Conversely, some traditional analysts still favor Palo Alto Networks for its strategic positioning and perceived growth potential, despite its higher valuation. The Motley Fool, for example, suggests that Palo Alto Networks' stock "deserves its higher valuation because it's growing faster and has a more broadly diversified business." This perspective, while acknowledging the valuation premium, emphasizes Palo Alto Networks' comprehensive ecosystems (Strata, Prisma, Cortex) and its leadership in advanced feature sets as justifying factors. This divergence in opinion underscores the complexity of evaluating these two cybersecurity leaders, where scale and innovation are weighed against efficiency and valuation.
The Verdict: Fortinet Secures the Investment Advantage
In the dynamic landscape of cybersecurity, both Fortinet and Palo Alto Networks offer compelling solutions to an ever-growing threat surface. However, for investors seeking a blend of strong growth, superior profitability, and a more attractive valuation in today's market, Fortinet emerges as the stronger investment. While Palo Alto Networks commands a premium for its comprehensive, AI-driven platform and enterprise focus, Fortinet's operational efficiency and faster recent growth velocity present a more compelling risk-reward profile.

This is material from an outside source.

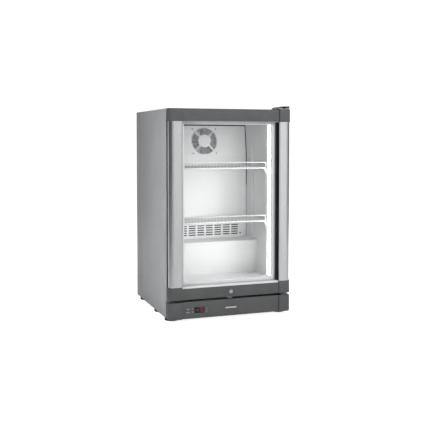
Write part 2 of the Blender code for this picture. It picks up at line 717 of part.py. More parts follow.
def control_panel():
    face = FRONT + CAP_RECESS
    inside = face + PANEL_WALL
    x0, x1, z0, z1 = window_opening()
    add_object("display_window", block(x0, x1, face - CLEARANCE, inside, z0, z1), "black_plastic")
    housing_front = inside + BUTTON_TRAVEL + CLEARANCE
    margin = 0.004
    outer_left = LEFT + BUTTON_COLUMNS["left"] - BUTTON_WIDTH - 2 * margin
    outer_right = LEFT + BUTTON_COLUMNS["right"] + BUTTON_WIDTH + 2 * margin
    housing = block(outer_left, outer_right, housing_front, housing_front + 0.020, z0 - margin, z1 + margin)
    box = add_object("controller_housing", housing, "black_plastic")
    rim = 0.002
    outer = (outer_left, outer_right, z0 - margin, z1 + margin)
    inner = (outer_left + rim, outer_right - rim, z0 - margin + rim, z1 + margin - rim)
    combine(box, ring(outer, inner, "Y", inside + CLEARANCE, housing_front + rim), "UNION")
    for name, x, z in button_places():
        half_width = BUTTON_WIDTH / 2
        half_height = BUTTON_HEIGHT / 2
        length = BUTTON_PROUD + PANEL_WALL
        shape = block(-half_width, half_width, 0.0, length, -half_height, half_height)
        button = add_object(name, shape, "grey_plastic")
        button.location = (x, face - BUTTON_PROUD, z)
    z = BOTTOM + PLINTH_HEIGHT / 2
    outline = rounded_rectangle(-BADGE_WIDTH / 2, BADGE_WIDTH / 2, z - BADGE_HEIGHT / 2, z + BADGE_HEIGHT / 2, 0.002)
    add_object("badge_bar", extrusion(outline, "Y", face - CLEARANCE - 0.0012, face - CLEARANCE), "aluminium")


def feet():
    rows = {
        "front": FRONT + FRONT_FOOT,
        "middle": FRONT + MIDDLE_FOOT,
        "rear": CABINET_REAR - REAR_FOOT_TO_REAR,
    }
    for row, y in rows.items():
        for side, x in (("left", LEFT + FOOT_INSET), ("right", RIGHT - FOOT_INSET)):
            pad = 0.006
            shape = cylinder((x, y, 0.0), "Z", FOOT_RADIUS, pad, 20)
            foot = add_object(f"foot_{row}_{side}", shape, "rubber", smooth=True)
            stem = cylinder((x, y, pad / 2), "Z", 0.006, BOTTOM - CLEARANCE - pad / 2, 12)
            combine(foot, stem, "UNION")


# ---- machine compartment ----


def compressor():
    """A welded pot with a seam flange, a foot plate and the terminal box on its side."""
    x = COMPRESSOR_OFFSET
    y = CABINET_REAR - COMPRESSOR_TO_REAR
    low = DECK + COMPRESSOR_LIFT
    half_length = COMPRESSOR_LENGTH / 2
    half_width = COMPRESSOR_WIDTH / 2
    round_plan = rounded_rectangle(x - half_length, x + half_length, y - half_width, y + half_width, 0.048, 5)
    pot = extrusion(round_plan, "Z", low, low + COMPRESSOR_HEIGHT)
    rims = [edge for edge in pot.edges if abs(edge.verts[0].co.z - edge.verts[1].co.z) < 1e-6]
    bmesh.ops.bevel(pot, geom=rims, offset=0.022, segments=3, profile=0.5, affect="EDGES", material=-1)
    body = add_object("compressor", pot, "black_enamel", smooth=True)
    middle = low + COMPRESSOR_HEIGHT * 0.55
    flange = rounded_rectangle(
        x - half_length - 0.004, x + half_length + 0.004, y - half_width - 0.004, y + half_width + 0.004, 0.05, 5
    )
    combine(body, extrusion(flange, "Z", middle, middle + 0.004), "UNION")
    plate = block(x - half_length, x + half_length, y - 0.050, y + 0.050, DECK + CLEARANCE, low + 0.026)
    combine(body, plate, "UNION")
    terminal = block(x - half_length - 0.028, x - half_length + 0.010, y - 0.030, y + 0.030, low + 0.030, low + 0.090)
    combine(body, terminal, "UNION")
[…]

Fortinet's Q1 2026 revenue growth of 20% and its impressive 29% net income margin demonstrate a business firing on all cylinders, converting sales into profit more effectively than its larger rival. Its "Very Strong" Quality Score of 96 further underscores its fundamental health. The significant valuation disparity, with Fortinet trading at a P/E of 56.4x compared to Palo Alto Networks' 249.7x, offers a substantial margin of safety and greater potential for multiple expansion. While Palo Alto Networks remains a formidable force, its current valuation demands near-perfect execution and sustained hyper-growth, which may be challenging to maintain.
For investors looking to capitalize on the secular growth of cybersecurity without paying an exorbitant premium, Fortinet represents the more prudent choice.
- Entry Zone: Consider initiating a position in Fortinet (FTNT) between $130 and $140 per share, capitalizing on any market pullbacks.
- 12-Month Target: A 12-month price target of $175 per share is warranted, reflecting continued strong execution, margin expansion, and a gradual re-rating of its valuation closer to its growth and quality profile.
- Invalidation Level: An invalidation level of $115 per share would suggest a fundamental deterioration in its growth story or a significant shift in market sentiment, prompting a re-evaluation of the thesis.
Fortinet's blend of efficient growth and robust profitability makes it the cybersecurity stock poised to deliver superior returns.